Splash! Photo by Charlotte Sutte (C’23).
By Charlotte Suttee
10.18 inches of rain fell onto Sewanee January 2020. That makes the start of 2020 one of the rainiest Januarys on record. In the last issue, data concluded that 2017, 2018, and 2019 were the rainiest years in Sewanee’s recorded weather history (with the exception of unprecedented levels in 1975). The trendline measures a 10 percent increase in average rainfall since 1899.
“This is a climate trend,” said Keri Watson, assistant professor specializing in Earth and Environmental systems. “In the Southeast, we are expecting increases in precipitation. Instead of small events, we are expecting that precipitation to come in fewer rain events.”
“Typically for us, more rain is better,” said Sewanee Farm Manager Carolyn Hoagland. “At some point there is an inflection point where more rain would not be helpful… When there’s more rain there are more clouds. You would have decreasing temperatures, less sunshine to make sugars, but so far, we haven’t seen that… When it’s really wet, we can’t even walk on the soggy soil [on the farm] or we will damage it.”
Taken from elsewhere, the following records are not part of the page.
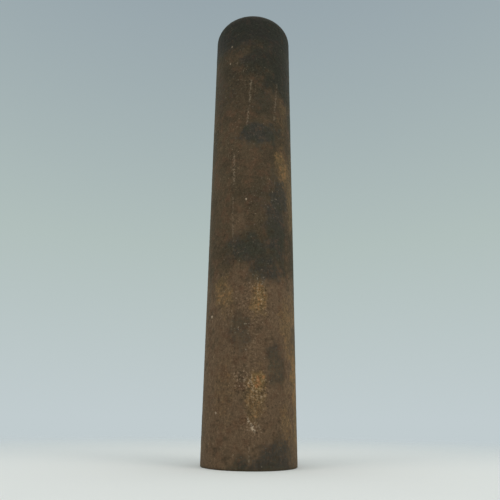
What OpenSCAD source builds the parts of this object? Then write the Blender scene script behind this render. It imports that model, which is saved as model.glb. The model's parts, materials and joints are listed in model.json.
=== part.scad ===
// Pipe bollard, ready to be set in the ground: a length of steel pipe with a square-cut
// lower end, closed at the top by a pressed dished cap that is butt-welded on and ground
// down. The pipe, the cap and the ring of weld metal between them are three solids.
// Millimetres, +Z up along the pipe, origin at the centre of the square-cut end.

/* [Overall] */
// Height from the square-cut end to the crown of the cap
overall_height = 950; // [600:1:1500]
// Outside diameter of the pipe, and of the cap that matches it
pipe_od = 168.3; // [140:0.1:220]
// Wall thickness of the pipe, and of the cap that matches it
wall = 7.11; // [4.5:0.01:11]
// Width of the filed edge round both rims of the square-cut end
deburr = 0.8; // [0.2:0.1:2]

/* [Dished cap] */
// Length of the cap along the pipe, with its straight skirt
cap_length = 89; // [75:1:130]
// Outside radius of the large sphere that makes the crown
crown_radius = 156.4; // [125:0.1:200]
// Outside radius of the knuckle that turns the crown into the skirt
knuckle_radius = 29.15; // [20:0.05:45]

/* [Cap weld] */
// Angle that the edges of the pipe and the cap are bevelled to, from square
bevel_angle = 37.5; // [25:0.5:45]
// Height of the square edge left at the foot of each bevel
root_face = 1.6; // [0.5:0.1:3]
// Gap between the two square edges, which the first run of weld fills
root_gap = 2.4; // [1:0.1:4]
// Width of the first run where it shows inside the pipe
root_bead_width = 6; // [5:0.1:9]
// How far the first run stands into the bore
root_bead_height = 0.3; // [0.1:0.1:2.5]
// How far the ground outside of the weld stands above the pipe
face_bead_height = 0.4; // [0.1:0.1:1.5]

/* [Hidden] */
lap = 1;
$fn = 180;

outer_radius = pipe_od / 2;
bore_radius = outer_radius - wall;

// The knuckle's centre lies knuckle_x from the axis, at the top of the straight skirt, and
// the crown sphere's centre lies on the axis, sphere_drop below it.
knuckle_x = outer_radius - knuckle_radius;
sphere_drop = sqrt((crown_radius - knuckle_radius) ^ 2 - knuckle_x ^ 2);
skirt_top = overall_height - (crown_radius - sphere_drop);

cap_edge = overall_height - cap_length;
pipe_edge = cap_edge - root_gap;
bevel_foot = bore_radius + root_face;
groove_low = pipe_edge - (wall - root_face) * tan(bevel_angle);
groove_high = cap_edge + (wall - root_face) * tan(bevel_angle);
weld_middle = (pipe_edge + cap_edge) / 2;

rust_brown = [0.36, 0.27, 0.19];
rust_dark = [0.25, 0.22, 0.19];
rust_bright = [0.45, 0.31, 0.19];

// Radius of the arc that stands height above a chord of the given width.
function arc_radius(width, height) = (width ^ 2 / 4 + height ^ 2) / (2 * height);

// Half outline of a solid dished end, set in by inset from the outside of the cap. It
// starts at z = base, and its two arcs meet on the line through their centres. Both arcs
// also run lap below their start, inside the skirt, so that the outline is one piece.
module dish_outline(inset, base) {
    crown = crown_radius - inset;
    knuckle = knuckle_radius - inset;
    meet_x = knuckle_x * crown / (crown - knuckle);
    translate([0, base])
        square([outer_radius - inset, skirt_top - base]);
    translate([0, skirt_top]) {
        intersection() {
            translate([0, -sphere_drop]) circle(r = crown);
            translate([0, -lap]) square([meet_x, crown]);
        }
        intersection() {
            translate([knuckle_x, 0]) circle(r = knuckle);
            translate([knuckle_x, -lap]) square(knuckle + lap);
        }
    }
}

// Half outline of the groove between the two bevels, from its foot to well clear of the
// pipe.
module groove_outline() {
    reach = 2 * wall;
    run = reach * tan(bevel_angle);
    polygon([
        [bevel_foot, pipe_edge],
        [bevel_foot + reach, pipe_edge - run],
        [bevel_foot + reach, cap_edge + run],
        [bevel_foot, cap_edge]
    ]);
}

// Plain pipe, square and filed at the bottom, bevelled for welding at the top.
module pipe() {
    color(rust_brown)
        rotate_extrude()
            polygon([
                [bore_radius + deburr, 0],
                [outer_radius - deburr, 0],
                [outer_radius, deburr],
                [outer_radius, groove_low],
                [bevel_foot, pipe_edge],
                [bore_radius, pipe_edge],
                [bore_radius, deburr]
            ]);
}

// Pressed cap of even wall: the inside arcs share the centres of the outside ones.
module dome_cap() {
    color(rust_dark)
        rotate_extrude()
            difference() {
                dish_outline(0, cap_edge);
                dish_outline(wall, cap_edge - wall);
                groove_outline();
            }
}

// Ring of weld metal: it fills the groove, and shows as a low ground band outside and as
// a narrow bead in the bore.
module cap_weld() {
    face_arc = arc_radius(groove_high - groove_low, face_bead_height);
    root_arc = arc_radius(root_bead_width, root_bead_height);
    color(rust_bright)
        rotate_extrude() {
            intersection() {
                groove_outline();
                translate([outer_radius + face_bead_height - face_arc, weld_middle])
                    circle(r = face_arc);
            }
            translate([bore_radius, pipe_edge]) square([root_face, root_gap]);
            intersection() {
                translate([bore_radius - root_bead_height + root_arc, weld_middle])
                    circle(r = root_arc);
                translate([bore_radius - wall, weld_middle - root_bead_width])
                    square([wall, 2 * root_bead_width]);
            }
        }
}

pipe();
dome_cap();
cap_weld();
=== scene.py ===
import json

import bpy
import numpy as np
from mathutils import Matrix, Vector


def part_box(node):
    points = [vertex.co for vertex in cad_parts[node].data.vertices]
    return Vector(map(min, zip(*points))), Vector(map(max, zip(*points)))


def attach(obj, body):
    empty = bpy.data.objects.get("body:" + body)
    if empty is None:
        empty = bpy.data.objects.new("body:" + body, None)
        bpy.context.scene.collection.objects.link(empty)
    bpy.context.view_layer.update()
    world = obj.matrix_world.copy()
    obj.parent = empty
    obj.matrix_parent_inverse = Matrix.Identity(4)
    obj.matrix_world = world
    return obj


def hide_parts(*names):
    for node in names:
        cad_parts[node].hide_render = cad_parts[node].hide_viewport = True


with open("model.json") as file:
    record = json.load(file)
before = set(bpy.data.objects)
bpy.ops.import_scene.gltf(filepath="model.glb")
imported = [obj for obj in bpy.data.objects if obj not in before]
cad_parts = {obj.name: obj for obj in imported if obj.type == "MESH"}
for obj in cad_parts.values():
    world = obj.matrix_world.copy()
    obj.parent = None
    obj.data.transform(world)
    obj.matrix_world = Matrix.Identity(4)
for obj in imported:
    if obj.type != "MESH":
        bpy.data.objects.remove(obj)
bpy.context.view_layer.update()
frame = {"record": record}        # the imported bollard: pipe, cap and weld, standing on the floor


# ---------------------------------------------------------------------------- the pipe
# The post is a length of hot-finished mild steel pipe, sawn square at the foot, filed
# round both rims and bevelled at the top for the weld. It was never painted, so it is
# brown rust all over, with grey islands of mill scale and ochre blooms where water ran.

# Sizes are in millimetres, which mm turns to metres. A bevel leaves the root face square at
# its foot, and the filed edge is how far the rims of the sawn end are cut back.
mm = 0.001
mate = {mount["name"]: mount["dims"] for mount in frame["record"]["mounts"]}
outer_radius = mate["pipe_outside"]["r_mm"]
bore_radius = mate["pipe_bore"]["r_mm"]
pipe_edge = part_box("pipe")[1].z / mm
groove_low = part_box("cap_weld")[0].z / mm
groove_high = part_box("cap_weld")[1].z / mm
root_face = 1.6
filed_edge = 0.8

# Every ring has this many points. Angle 0 faces -Y and grows towards +X.
around = 256
angle = np.linspace(0, 2 * np.pi, around, endpoint=False)

# Edges that turn more sharply than this stay crisp, as the filed rims do.
crisp_edge = np.radians(38)


def stretch(start, end, step):
    """Points (radius, height) on the straight line from start to end, evenly spaced and no
    more than step apart. The end itself is left to the next stretch."""
    start, end = np.array(start, float), np.array(end, float)
    count = int(np.ceil(np.linalg.norm(end - start) / step))
    along = np.arange(count)[:, None] / count
    return start * (1 - along) + end * along


def ring_points(radius, height):
    """Points of the rings: (r sin a, -r cos a, h) at each angle a, as [ring, point, xyz]."""
    height = np.broadcast_to(height, radius.shape)
    return np.stack([radius * np.sin(angle), -radius * np.cos(angle), height], axis=-1)


def lathe(name, radius, height, marks):
    """A closed skin of rings about the axis, in millimetres. The rings run up the outside, in
    over the top and down the inside, and the last joins the first. If the first and last
    shrink to points on the axis, they are two poles instead, and the rings run down the
    inside from one and up the outside to the other. Four neighbours on two rings make a
    face, or three at a pole. marks holds values for each named attribute of the points."""
    rings = len(radius)
    points = ring_points(radius, height).reshape(-1, 3) * mm
    has_poles = np.isclose(radius[0, 0], 0)
    corner = np.arange(rings * around).reshape(rings, around)
    kept = slice(None)
    if has_poles:
        kept = np.r_[0, around:(rings - 1) * around + 1]
        corner = np.clip(corner - around + 1, 0, len(kept) - 1)
        corner[0] = 0
    beside = np.roll(corner, -1, axis=1)
    faces = np.stack([corner, beside, np.roll(beside, -1, axis=0), np.roll(corner, -1, axis=0)],
                     axis=-1)
    if has_poles:
        faces = [*faces[0][:, [0, 2, 3]].tolist(), *faces[1:-2].reshape(-1, 4).tolist(),
                 *faces[-2][:, [0, 1, 2]].tolist()]
    else:
        faces = faces.reshape(-1, 4).tolist()
    mesh = bpy.data.meshes.new(name)
    mesh.from_pydata(points[kept], [], faces)
    mesh.shade_smooth()
    mesh.set_sharp_from_angle(angle=crisp_edge)
    for mark, values in marks.items():
        values = np.broadcast_to(values, radius.shape).ravel()[kept]
        layer = mesh.attributes.new(mark, "FLOAT", "POINT")
        layer.data.foreach_set("value", values.astype(np.float32))
    piece = bpy.data.objects.new(name, mesh)
    bpy.context.scene.collection.objects.link(piece)
    return piece


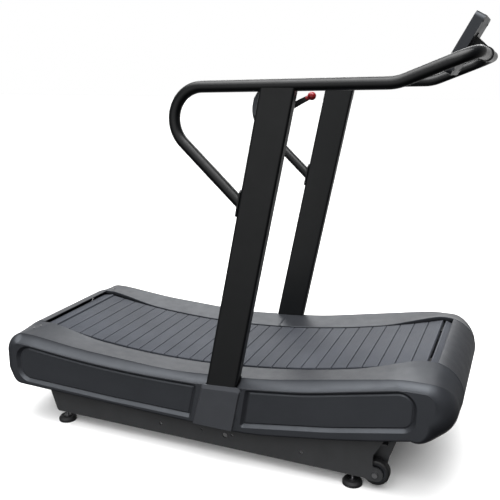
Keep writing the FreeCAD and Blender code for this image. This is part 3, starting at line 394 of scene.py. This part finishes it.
def rear_stations():
    """The rear shroud: along its top, round the nose, round the heel and back below."""
    nose = (CREASE_REAR[0], crease_line(CREASE_REAR[0]) - CREASE_REAR[1])
    heel = Vector((HEEL[0], bottom_line(HEEL[0]) + HEEL[1]))
    lip = arc(REAR, NOSE_R, math.degrees(math.atan2(*(REAR_TOP - REAR).yx)), 90, 8)
    lip += arc(REAR_NOSE, REAR_NOSE_R, 90, 180, 40)
    low_lip = [lip[-1]] + arc(heel, HEEL[1], 180, 262, 30)
    found = top_stations(SPLIT_X - SPLIT_GAP, CREASE_REAR[0])
    corner = REAR_CORNER_R
    found += nose_stations(lip, nose, CREASE_REAR[1], 90, 184, 26, corner, corner, HEEL_DEEP)[1:]
    steps = 18
    for k in range(1, steps + 1):
        t = k / steps
        turn = math.radians(mix(182, 269, t))
        crease = heel + (HEEL[1] - 0.003 * (1 - t)) * Vector((math.cos(turn), math.sin(turn)))
        lower = smoothstep((t - 0.3) / 0.7)
        wide, deep = mix(corner, EDGE_ROUND, lower), mix(HEEL_DEEP, EDGE_ROUND, lower)
        found.append(Station(along(low_lip, t), crease, wide, deep, CORNER_POWER, False))
    return found + lower_stations(HEEL[0] + 0.012, SPLIT_X - SPLIT_GAP)


def side_face(shape, loop, recess_corners):
    """Flat side with its sunk panel, inside a ring that is already there."""
    rings = []
    for inset, depth in RECESS_STEPS:
        points = outline(recess_corners, inset, detail=14)
        rings.append(shape.ring([Vector((p.x, -HALF_WIDTH + depth, p.y)) for p in points]))
    shape.fill(loop, rings[0])
    for a, b in zip(rings, rings[1:]):
        shape.bridge(a, b)
    shape.fill(rings[-1])


def chaikin(points):
    """The same open line with its corners cut, its two ends kept."""
    found = [points[0]]
    for a, b in zip(points, points[1:]):
        found += [a.lerp(b, 0.25), a.lerp(b, 0.75)]
    found.append(points[-1])
    return found


def way_at(places, k):
    """Direction of a line at its point k."""
    return (places[min(k + 1, len(places) - 1)] - places[max(k - 1, 0)]).normalized()


def shroud_row(station, lip_in, crease_in):
    """Line across the shroud at one station, from its inner edge to the flat side."""
    def at(place, y):
        return Vector((place.x, -y, place.y))

    inner = HALF_WIDTH - station.wide
    if station.flange:
        line = [at(station.crease + crease_in * depth, y) for depth, y in
                ((0.006, FLANGE_Y), (0.001, FLANGE_Y), (0.0, FLANGE_Y + 0.001))]
        start, edge = station.crease, FLANGE_Y
    else:
        line = [at(station.lip + lip_in * depth, y) for depth, y in
                ((0.016, LIP_Y), (0.0012, LIP_Y), (0.0, LIP_Y + 0.0012))]
        start, edge = station.lip, LIP_Y
    across = []
    for t in (0.25, 0.5, 0.75, 0.93, 0.975):
        across.append(at(start.lerp(station.crease, t), mix(edge, inner, t)))
    steps = 10
    for k in range(steps + 1):
        turn = math.pi / 2 * k / steps
        out = math.sin(turn) ** (2 / station.power)
        down = 1 - math.cos(turn) ** (2 / station.power) if k < steps else 1.0
        across.append(at(station.crease + crease_in * station.deep * down, inner + station.wide * out))
    return line + chaikin(across)


def shroud(stations, recess_corners, hand):
    """One side shroud; hand is 1 where the stations run clockwise in the side view."""
    shape = Shape()
    rows = []
    lips = [s.lip for s in stations]
    creases = [s.crease for s in stations]
    for k, station in enumerate(stations):
        lip_way, crease_way = way_at(lips, k), way_at(creases, k)
        lip_in = hand * Vector((lip_way.y, -lip_way.x))
        crease_in = hand * Vector((crease_way.y, -crease_way.x))
        rows.append(shape.ring(shroud_row(station, lip_in, crease_in)))
    for a, b in zip(rows, rows[1:]):
        shape.bridge(a, b, closed=False)
    side_face(shape, [row[-1] for row in rows], recess_corners)
    return shape


def upright_envelope(grow, low, high):
    """Leaning box round the right upright between two heights."""
    y0, y1 = -UPRIGHT_Y[1] - grow, -UPRIGHT_Y[0] + grow
    shape = Shape()
    rings = []
    for z in (low, high):
        x = UPRIGHT_X + (z - UPRIGHT_Z) * LEAN
        rings.append(shape.ring([(x - grow, y0, z), (x + UPRIGHT_W + grow, y0, z),
                                 (x + UPRIGHT_W + grow, y1, z), (x - grow, y1, z)]))
    shape.bridge(*rings)
    shape.faces.append(tuple(reversed(rings[0])))
    shape.faces.append(tuple(rings[1]))
    return shape


def cut_away(piece, shape):
    """Removes a shape from a piece for good."""
    tool = mesh_object("tool", shape)
    modifier(piece, "BOOLEAN", object=tool, operation="DIFFERENCE", solver="FAST")
    apply_modifiers(piece)
    bpy.data.objects.remove(tool)


def apply_modifiers(piece):
    bpy.context.view_layer.update()
    made = bpy.data.meshes.new_from_object(piece.evaluated_get(bpy.context.evaluated_depsgraph_get()))
    piece.modifiers.clear()
    piece.data = made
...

On the other hand, if plants are stressed for water, they have to use their photosynthesis-generated sugars to create molecules that help them withstand the stress instead of growing more shoots and leaves.
Hoagland emphasized the benefits of current rain trends for the Sewanee’s crops: “During rain, more minerals are in the solution— they are more likely to be in the soil solution and are available to the plants. There is also less heat stress during the day.”
However, the trend is not only more rain, but rain in harder and more scattered events. They are powerful enough to rapidly alter the geography of the plateau. “Rockfalls are often preceded by heavy rains,” said Geology Professor Bran Potter. “I wouldn’t be surprised to see more of that here.”
In 1994, 4,100 cubic meters of Warren Point Sandstone on the northeastern side of the plateau collapsed onto the Racoon Mountain formation below it. The most significant contributing causes of the rockfall: the undercutting of the bluff by weathering the siltstone and 45.59 inches of rainfall in the six months before the collapse.
“We can’t look at where it has flooded in the past and predict that’s where it will flood in the future because we have rapidly changing trends,” said Watson. “The last three years are indicative of that.”
Downtown Sewanee is developing and the plan of recent is to double impervious surfaces, which prevents water from entering the ground and presents a flood hazard.
“I have family in Baton Rouge and Houston, both of which have recently had huge flooding events, and one reason why those flood events were so damaging was because they were huge, but another reason is because they hit houses that were not in [legally designated] flood zones.”
While the climate and rain trends of Sewanee may be predictable, the effects of the weather are becoming less so. Domain Manager Nathan Wilson encourages students to take a look at the data and peer-reviewed research about local weather and global climate.